Save the date: Sunday May 23rd 2010 isn’t just the day that Lost ends, it’ll also mark an end of a larger era: The era of successful serialized mysteries on network television. And Lost deserves a lot of credit for making that happen.
When Daniel Dae Kim says, somewhat self-congratulatory, “I don’t think you can have a conversation about television in the 21st century without mentioning Lost,” it’s not just hyperbole: That show, along with Battlestar Galactica, managed to set a new bar for long-running dramas that (in theory, at least) told one mystery story from start to finish without insulting audiences but requiring them to think for themselves, pay attention and offer up their own interpretation… and, just as importantly, then proceeded to fall at the final hurdle. Yes, it still has one more (supersized) episode to go, but with fans already complaining about last week’s mythology download and a lot of questions looking as if they’re going to remain unanswered by the end of Sunday’s two-and-a-half hour “The End,” I’m ready to call Lost exhibit A in the case against longform network TV storytelling. Here’re some reasons why:
There Is Never A Plan
Lost may have been based around one giant mystery (Essentially, why are these people on the island?), but it took a lot of detours and introduced a lot of red herrings along the way towards an explanation (For example: Hey, remember Charlotte?
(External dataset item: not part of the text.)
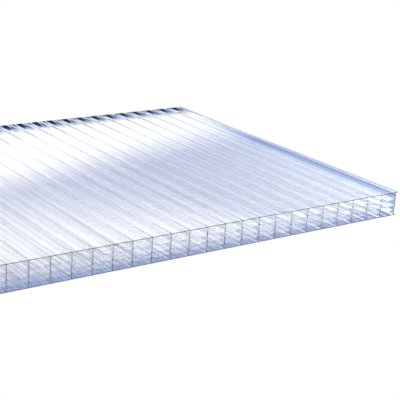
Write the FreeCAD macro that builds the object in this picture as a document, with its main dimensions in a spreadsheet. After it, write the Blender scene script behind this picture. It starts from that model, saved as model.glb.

What was her story?), and as we approach the final episode, it’s become clear that a lot of Lost was made up as it went along and didn’t necessarily have the answers to those questions when they asked them (To be fair, showrunners Carlton Cuse and Damon Lindelof have been talking about this very recently and, while I agree that never deviating from an initial plan is very conceited, I don’t think it’s that ridiculous to hope the creators know roughly where they’re going in the first place. YMMV, as they say). Battlestar Galactica had the same problem, and even though I’m down with the idea of letting the story and characters guide the writers and let everything grow organically*, the problem with doing that on a television show over a number of years is that, when you realize you’re going down Path D instead of Paths A, B or C like you thought you were, you’ve created all these expectations and questions for your audience that you’re not really interested in addressing anymore, leading audiences to the dual conclusions that (a) You don’t know what you’re doing, or (b) You’re the writing equivalent of, in the polite words of John Lennon, a big teaser. Neither of those are good things.
(More on Techland: All of LOST Told In 108 Seconds)
(* If nothing else, that process gave us both Ben and Desmond, two of Lost‘s more interesting, important and by this point, most inconsistent, characters. I can imagine a Lost without both, sure, but it’d be a much more boring show.)